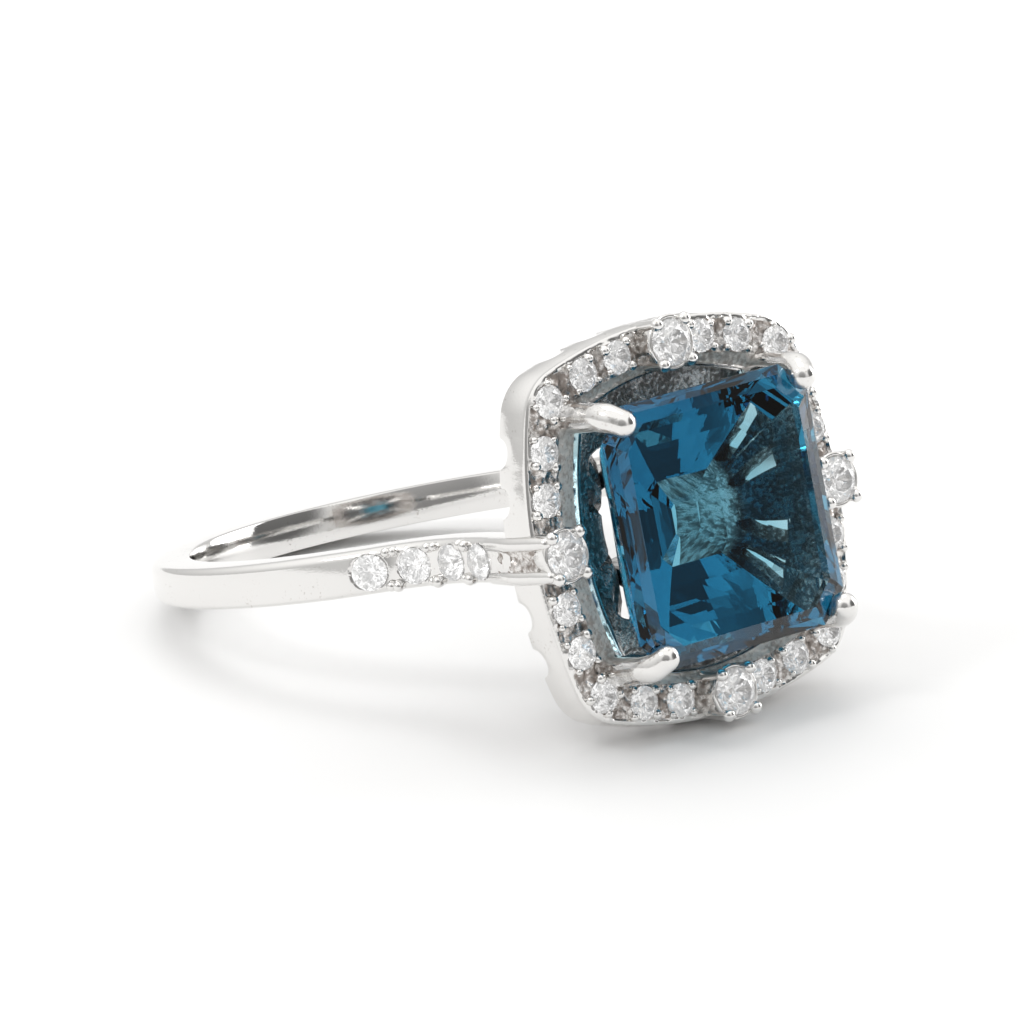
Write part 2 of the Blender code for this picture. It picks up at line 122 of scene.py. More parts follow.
class Value:
    """A socket that takes part in sums: each operator adds the Math node for it."""

    def __init__(self, graph: Graph, socket: bpy.types.NodeSocket) -> None:
        """Wraps one output socket of the graph."""
        self.graph = graph
        self.socket = socket

    def _math(self, operation: str, *terms: Value | float) -> Value:
        """Adds a Math node over the terms, in order."""
        return self.graph.add("ShaderNodeMath", dict(enumerate(terms)), operation=operation)

    def __add__(self, other: Value | float) -> Value:
        """Returns self + other."""
        return self._math("ADD", self, other)

    def __radd__(self, other: float) -> Value:
        """Returns other + self."""
        return self._math("ADD", other, self)

    def __sub__(self, other: Value | float) -> Value:
        """Returns self - other."""
        return self._math("SUBTRACT", self, other)

    def __rsub__(self, other: float) -> Value:
        """Returns other - self."""
        return self._math("SUBTRACT", other, self)

    def __mul__(self, other: Value | float) -> Value:
        """Returns self * other."""
        return self._math("MULTIPLY", self, other)

    def over(self, low: float, high: float) -> Value:
        """Returns a smooth step from 0 at low to 1 at high."""
        ends = {"Value": self, "From Min": low, "From Max": high}
        return self.graph.add("ShaderNodeMapRange", ends, interpolation_type="SMOOTHSTEP")


class Graph:
    """A node tree that nodes are added to by type, settings and socket values."""

    def __init__(self, tree: bpy.types.NodeTree) -> None:
        """Starts from an empty tree."""
        self.tree = tree
        tree.nodes.clear()

    def add(
        self,
        kind: str,
        inputs: dict[str | int, object] | None = None,
        output: str | int = 0,
        **settings: object,
    ) -> Value:
        """Adds a node.

        Args:
            kind: The node's type.
            inputs: Values or links of its sockets, by name or number.
            output: Which of its outputs to return.
            **settings: Its own settings, set before its sockets.

        Returns:
            The chosen output, or the node's first input when it has no output.
        """
        node = self.tree.nodes.new(kind)
        for name, value in settings.items():
            setattr(node, name, value)
        for name, value in (inputs or {}).items():
            if isinstance(value, Value):
                self.tree.links.new(value.socket, node.inputs[name])
            else:
                node.inputs[name].default_value = value
        return Value(self, node.outputs[output] if node.outputs else node.inputs[0])

    def noise(self, scale: float, detail: float, place: Value, roughness: float = 0.5) -> Value:
        """Returns noise of a scale, per metre, over a place."""
        inputs = {"Vector": place, "Scale": scale, "Detail": detail, "Roughness": roughness}
        return self.add("ShaderNodeTexNoise", inputs)

    def mix(self, share: Value, first: tuple | Value, second: tuple | Value) -> Value:
        """Returns the colour between first and second at a share."""
        return self.add("ShaderNodeMix", {0: share, 6: first, 7: second}, output=2, data_type="RGBA")

    def surface(self, sockets: dict[str, object], **other_ends: Value) -> None:
        """Ends a material's graph with a Principled shader of these sockets."""
        shader = self.add("ShaderNodeBsdfPrincipled", sockets)
        self.add("ShaderNodeOutputMaterial", {"Surface": shader, **other_ends})


def new_graph(name: str) -> tuple[Material, Graph]:
    """Makes a material with an empty graph."""
    material = bpy.data.materials.new(name)
    material.use_nodes = True
    return material, Graph(material.node_tree)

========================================

## Problem
Give back the data above exactly as it appears.

## Solution
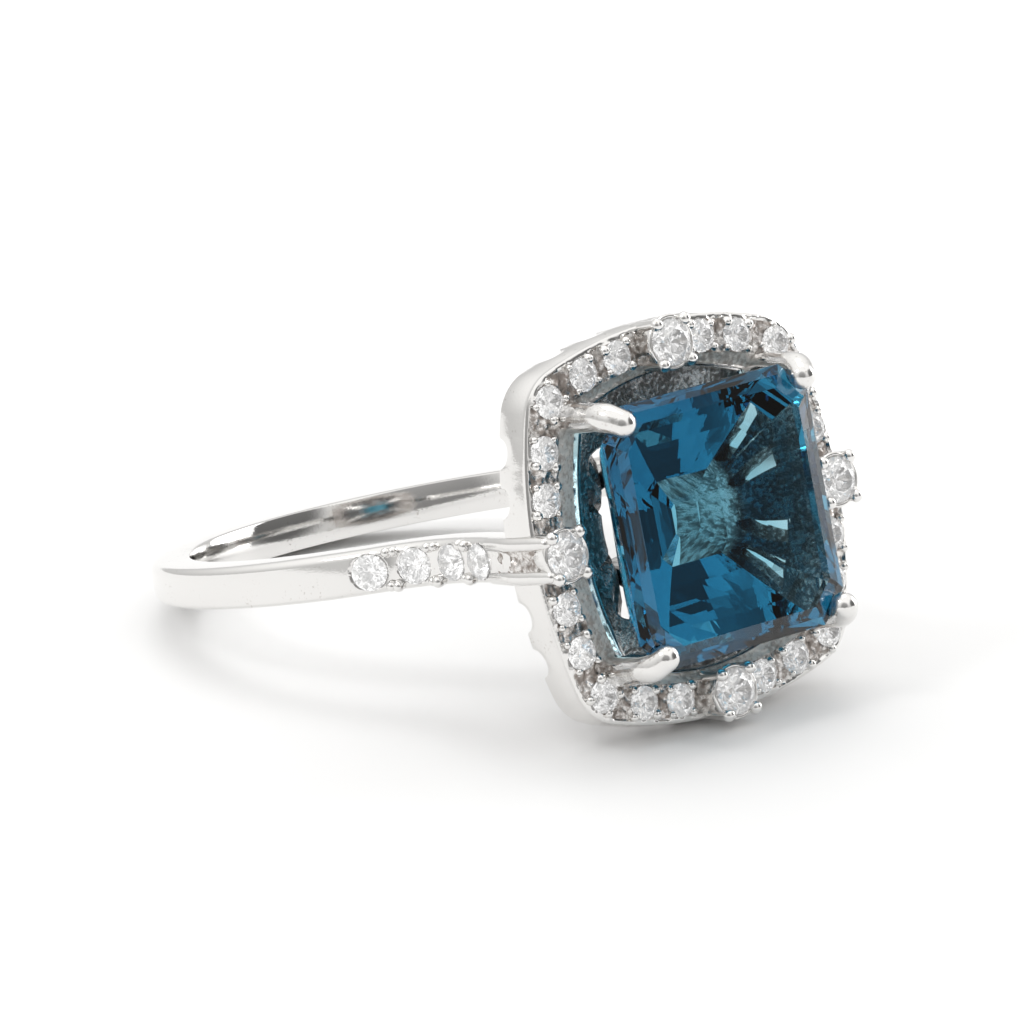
Write part 2 of the Blender code for this picture. It picks up at line 122 of scene.py. More parts follow.
class Value:
    """A socket that takes part in sums: each operator adds the Math node for it."""

    def __init__(self, graph: Graph, socket: bpy.types.NodeSocket) -> None:
        """Wraps one output socket of the graph."""
        self.graph = graph
        self.socket = socket

    def _math(self, operation: str, *terms: Value | float) -> Value:
        """Adds a Math node over the terms, in order."""
        return self.graph.add("ShaderNodeMath", dict(enumerate(terms)), operation=operation)

    def __add__(self, other: Value | float) -> Value:
        """Returns self + other."""
        return self._math("ADD", self, other)

    def __radd__(self, other: float) -> Value:
        """Returns other + self."""
        return self._math("ADD", other, self)

    def __sub__(self, other: Value | float) -> Value:
        """Returns self - other."""
        return self._math("SUBTRACT", self, other)

    def __rsub__(self, other: float) -> Value:
        """Returns other - self."""
        return self._math("SUBTRACT", other, self)

    def __mul__(self, other: Value | float) -> Value:
        """Returns self * other."""
        return self._math("MULTIPLY", self, other)

    def over(self, low: float, high: float) -> Value:
        """Returns a smooth step from 0 at low to 1 at high."""
        ends = {"Value": self, "From Min": low, "From Max": high}
        return self.graph.add("ShaderNodeMapRange", ends, interpolation_type="SMOOTHSTEP")


class Graph:
    """A node tree that nodes are added to by type, settings and socket values."""

    def __init__(self, tree: bpy.types.NodeTree) -> None:
        """Starts from an empty tree."""
        self.tree = tree
        tree.nodes.clear()

    def add(
        self,
        kind: str,
        inputs: dict[str | int, object] | None = None,
        output: str | int = 0,
        **settings: object,
    ) -> Value:
        """Adds a node.

        Args:
            kind: The node's type.
            inputs: Values or links of its sockets, by name or number.
            output: Which of its outputs to return.
            **settings: Its own settings, set before its sockets.

        Returns:
            The chosen output, or the node's first input when it has no output.
        """
        node = self.tree.nodes.new(kind)
        for name, value in settings.items():
            setattr(node, name, value)
        for name, value in (inputs or {}).items():
            if isinstance(value, Value):
                self.tree.links.new(value.socket, node.inputs[name])
            else:
                node.inputs[name].default_value = value
        return Value(self, node.outputs[output] if node.outputs else node.inputs[0])

    def noise(self, scale: float, detail: float, place: Value, roughness: float = 0.5) -> Value:
        """Returns noise of a scale, per metre, over a place."""
        inputs = {"Vector": place, "Scale": scale, "Detail": detail, "Roughness": roughness}
        return self.add("ShaderNodeTexNoise", inputs)

    def mix(self, share: Value, first: tuple | Value, second: tuple | Value) -> Value:
        """Returns the colour between first and second at a share."""
        return self.add("ShaderNodeMix", {0: share, 6: first, 7: second}, output=2, data_type="RGBA")

    def surface(self, sockets: dict[str, object], **other_ends: Value) -> None:
        """Ends a material's graph with a Principled shader of these sockets."""
        shader = self.add("ShaderNodeBsdfPrincipled", sockets)
        self.add("ShaderNodeOutputMaterial", {"Surface": shader, **other_ends})


def new_graph(name: str) -> tuple[Material, Graph]:
    """Makes a material with an empty graph."""
    material = bpy.data.materials.new(name)
    material.use_nodes = True
    return material, Graph(material.node_tree)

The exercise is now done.